THE NEW SEVEN DWARFS AS VIEWED BY A SLEEP DEPRIVED HOBBIT/RHYMER GUILD LEADER

1. Copey--Always there to tell people to deal and cope instead of dwelling on their problems.
2. Dopey--Suffers from a severe addiction to video games that gives him that not-too-bright, doped up look.
3. Hopey--Ever hopeful that things will turn out perfect.
4. Mopey--Spends his time lamenting some tragic loss and shuffling around the cottage despondently.
5. Nopey--No matter what the question is, this contrary little fellow has the perfect answer, "No."
6. Popey--Always pious and virtuous, this little guy wears a funny hat and a large ring.
7. Soapy--Cleaning is the most important part of this little fellow's life, causing him to continuously leave a trail of soap suds in his wake.




December 1, 2002: The Adventure Starts

Another month has started and now I must speak to you again. Yes, I know that my public awaits. I am sorry for my lack of replies. The turkey got its revenge by making me sleep a lot. This cut into my journal updating time, so you were punished too by the mighty turkey. Beware the turkey!!!

The turkey's day is done and Santa's swiftly approaches. Bright red and green decorations are popping up all over the place.

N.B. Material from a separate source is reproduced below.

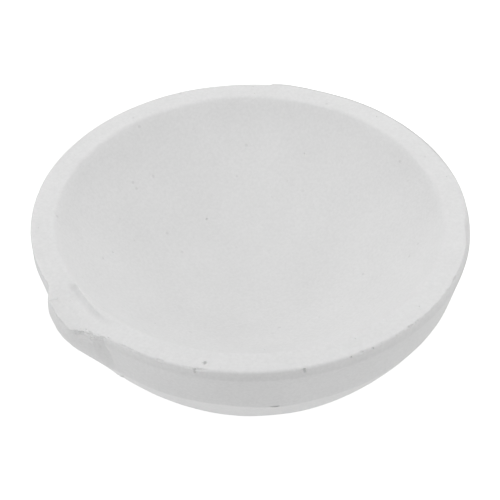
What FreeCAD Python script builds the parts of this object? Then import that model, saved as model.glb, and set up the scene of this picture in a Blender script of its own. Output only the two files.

Houses are dressed in suits and dresses of multi-colored lights that twinkle and blink and race wildly. A miniature village covered in snow has sprouted in my living room. No tree could survive my cats, and, besides, my mommy didn't donate a tree to my Christmas decorations.

Santa appreciated my first missive and asked me send another one as soon as possible. Amazing that the jolly fellow would request more missives at this time of year, but perhaps I will surprise him. Not tonight though. I have some cleaning and tidying to do before bed.